Apple is a bit of a control freak. The company has an opinionated outlook and a vision of how things should be done. If you ‘think different’, too bad, because chances are Apple won’t give you ways to change key elements of the user experience for its products.

This is particularly apparent on Apple mobile devices. In the early days of iPhone, you got a bunch of pre-installed apps and Apple suggested web apps were the way to extend your device. Within a year, the App Store arrived, but Apple’s vice-like grip on the iPhone subsequently remained tight.

Although rivals to Apple’s core apps arrived — amazing calendars; feature-rich email clients; innovative weather forecasting systems — Apple never let you change the defaults from its own products. On Mac, PC and even Android, you have long been able to decide which web browser is used by default. On iPhone, your ‘choice’ is always Safari.

Time for a change

Some companies got around this problem by creating their own pseudo-ecosystems to sit atop iOS (and now iPadOS). Google’s is the most famous, with a high level of integration between its various apps. But now there’s a distinct possibility such workarounds won’t be necessary, with the iPhone and iPad becoming more Mac-like when it comes to default apps; and that’s because Apple in iOS 14 and iPadOS 14 finally allows you to change them.

Well, two of them. Apple’s decided you should be able to change your default email client and web browser. So rather than Mail, you could opt for Spark or Hey. Instead of Safari, you could default to Firefox or Google Chrome. This will be a boon for anyone who uses those products on PCs, Macs or Android, or who demands features Apple’s own products don’t provide.

Ideally, Apple should take things further. There’s no good reason eventually why you shouldn’t be able to set Fantastical as your calendar, Spotify as your streaming music app, and Weather Pro as your weather app of choice. The key word in that sentence, though, is eventually.

Slow and steady

Flexibility regarding default apps has been a long time coming, but Apple must get this more flexible approach right. People are used to how iOS and iPadOS works. There’s a level of trust in how it functions. By addressing the biggest pain points first — email and browsing — Apple has a way to enrich the iPhone and iPad user experience in a meaningful way for millions of people. And by moving slowly and carefully, the company can ensure it doesn’t mess things up.

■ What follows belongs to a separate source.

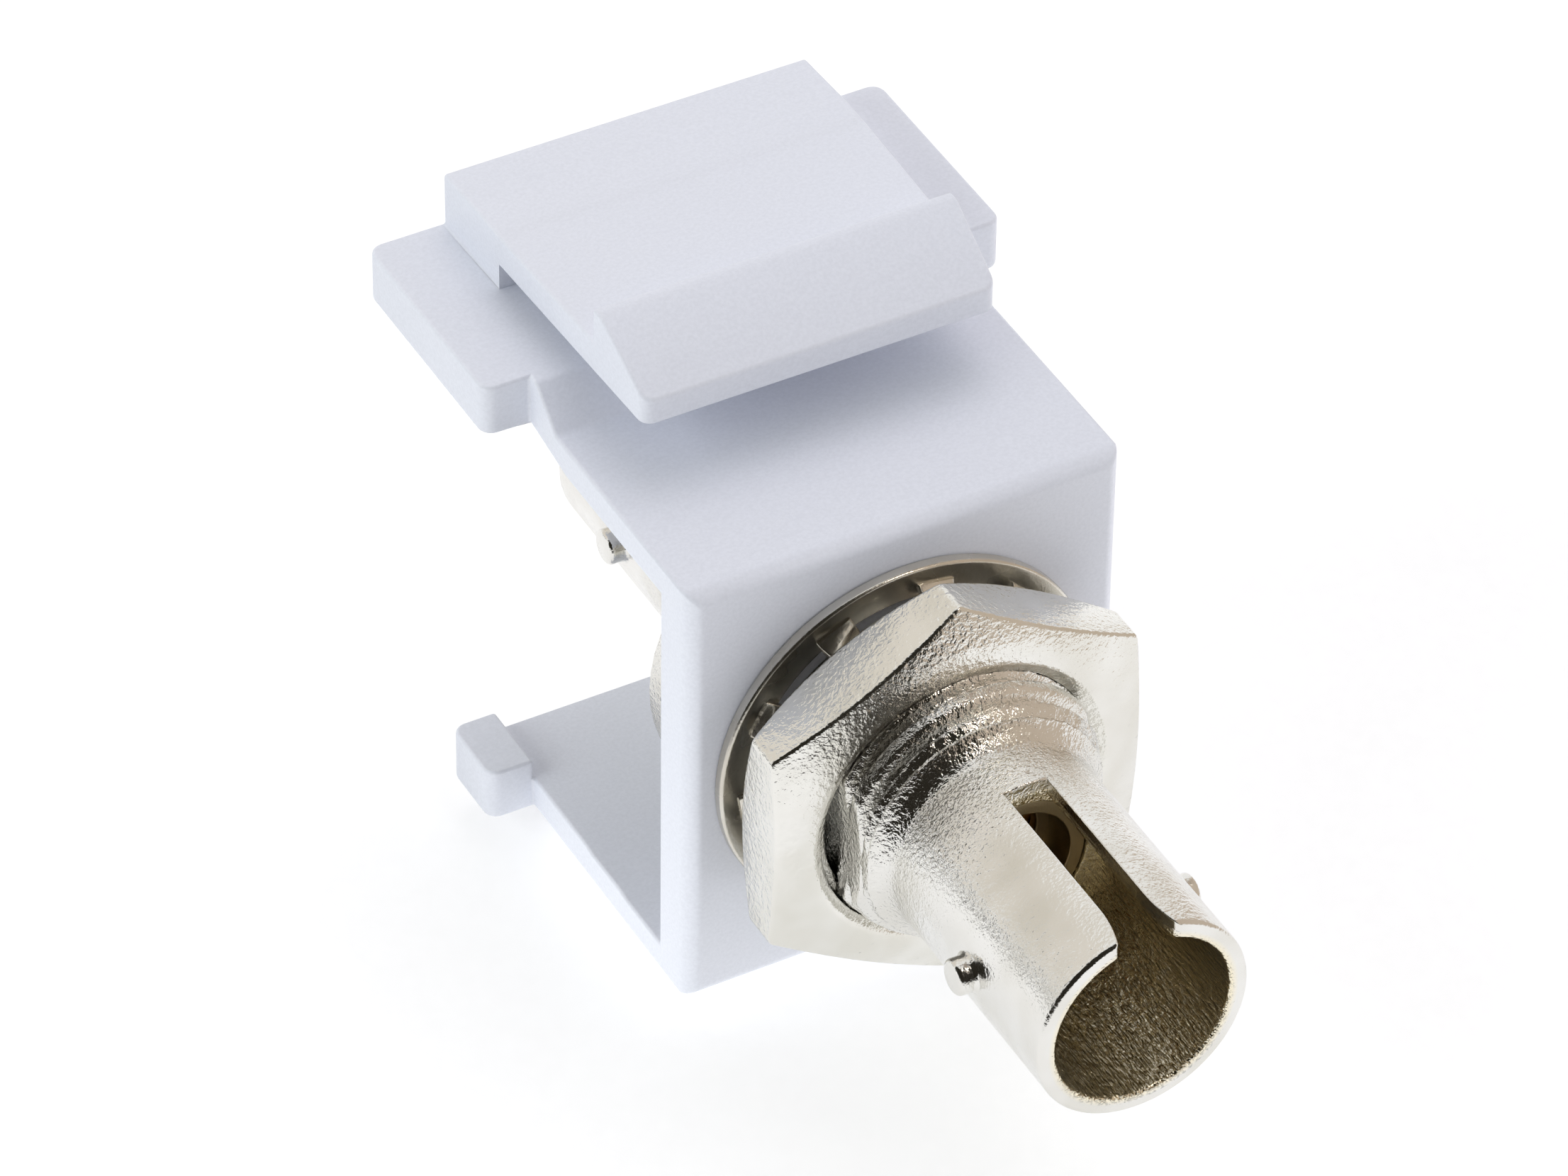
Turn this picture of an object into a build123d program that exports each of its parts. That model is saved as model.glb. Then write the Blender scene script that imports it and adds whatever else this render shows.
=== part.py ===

A free-for-all would be the worst of all worlds, transforming arguably restricted but inarguably coherent platforms into a chaotic nightmare. If any app could ‘be’ a browser, people could quickly find themselves with all manner of problems when using their devices, and be concerned about rogue apps gulping down data they have no business accessing.

For now, then, baby steps are the way. This fall, a handful of Apple-approved email clients and browsers will join Mail and Safari as potential defaults on your iPhone and iPad. It’s not where we want things to end up, but it’s a good start.